Rubblebubble I have sort of tried getting people round for tea but I probably should do it more, you're right. He did start Beavers a while back but has stopped going now, partly because he says it's a bit rowdy (it is) and is mostly boys from his class, and partly because he says it's a bit weird (he's right).
Kpo58 yes I think that's often true: you have to be either super bright or confident in some way, or else disruptive to get noticed. I think that's probably the same everywhere though unless you have a school with very small classes.
Classes and schools do have personalities. Move him if you feel it's best for him. And don't feel guilty. Good luck to both of you.
Go and look at the other, less highly rated schools locally. See what you think. Schools can change, and Ofsted can rate a class with amazing teachers and great for kids, but with less than perfect paperwork lower than a school with teachers who do their job but nothing more, and can keep all the paperwork in order.

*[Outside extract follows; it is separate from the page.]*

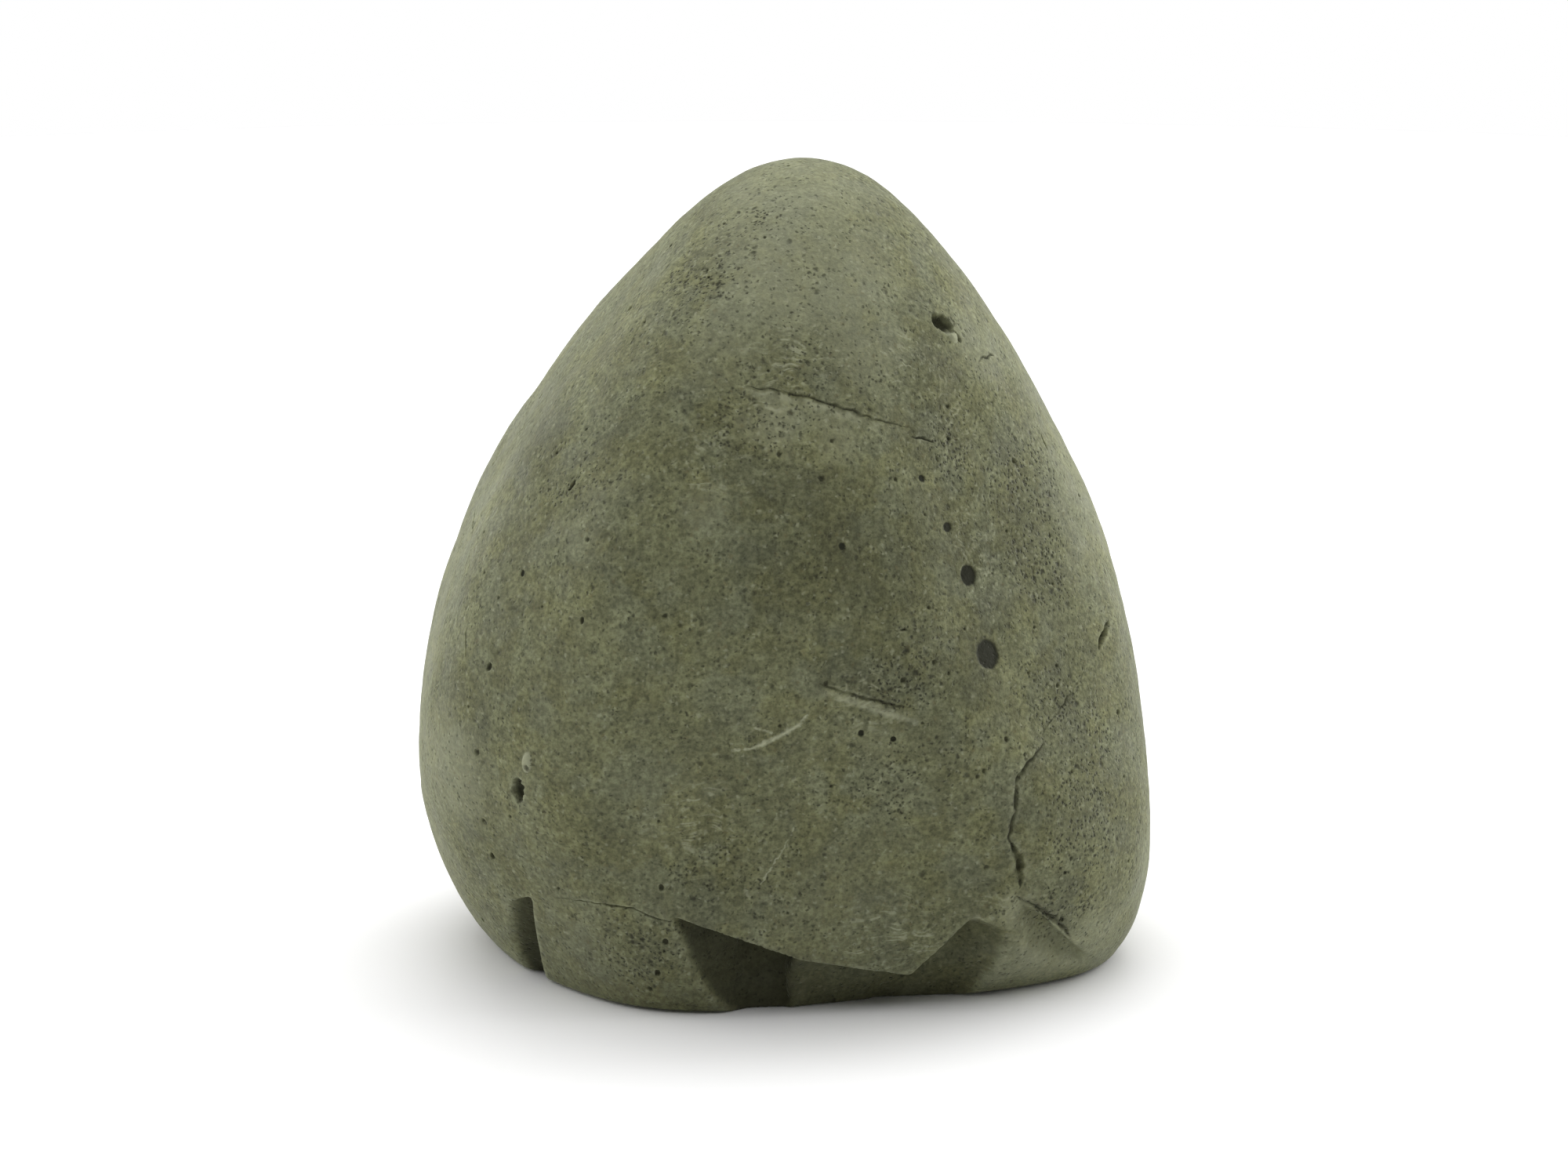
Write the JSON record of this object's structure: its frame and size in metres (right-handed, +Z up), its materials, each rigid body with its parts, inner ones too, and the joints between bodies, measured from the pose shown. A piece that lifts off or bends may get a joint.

I moved mine and it was fine. In fact they both flourished. We are all happy we did it. Sometimes it's good to start again.
Next year they'll be moving again so that all 4 (blended family) can go to the same school.
Don't feel guilty about it.
I'd move him. We had the same with DS1 - good school, great ratings, lovely area - but a nasty knot of boys in his year group. DS2 had a great time in his year there.
We moved them both to a new school because ds1 needed the move and I wasn't going to leave ds2 there even though he was happy & settled because they dealt with ds1's problems so poorly. Ds2 settled just as well into the new school, ds1 now has a great group of friends and is flying 😄
I had the same issue with my y2 youngest, y5 was happy but awful y2 combination of children, and school (outstanding) weren't bothered about helping. Moved them both and have not regretted it - they are both v happy, working better. Even though my eldest seemed ok, she loves her new school and has made friends. I would make an appointment at the new school and get the feel of it.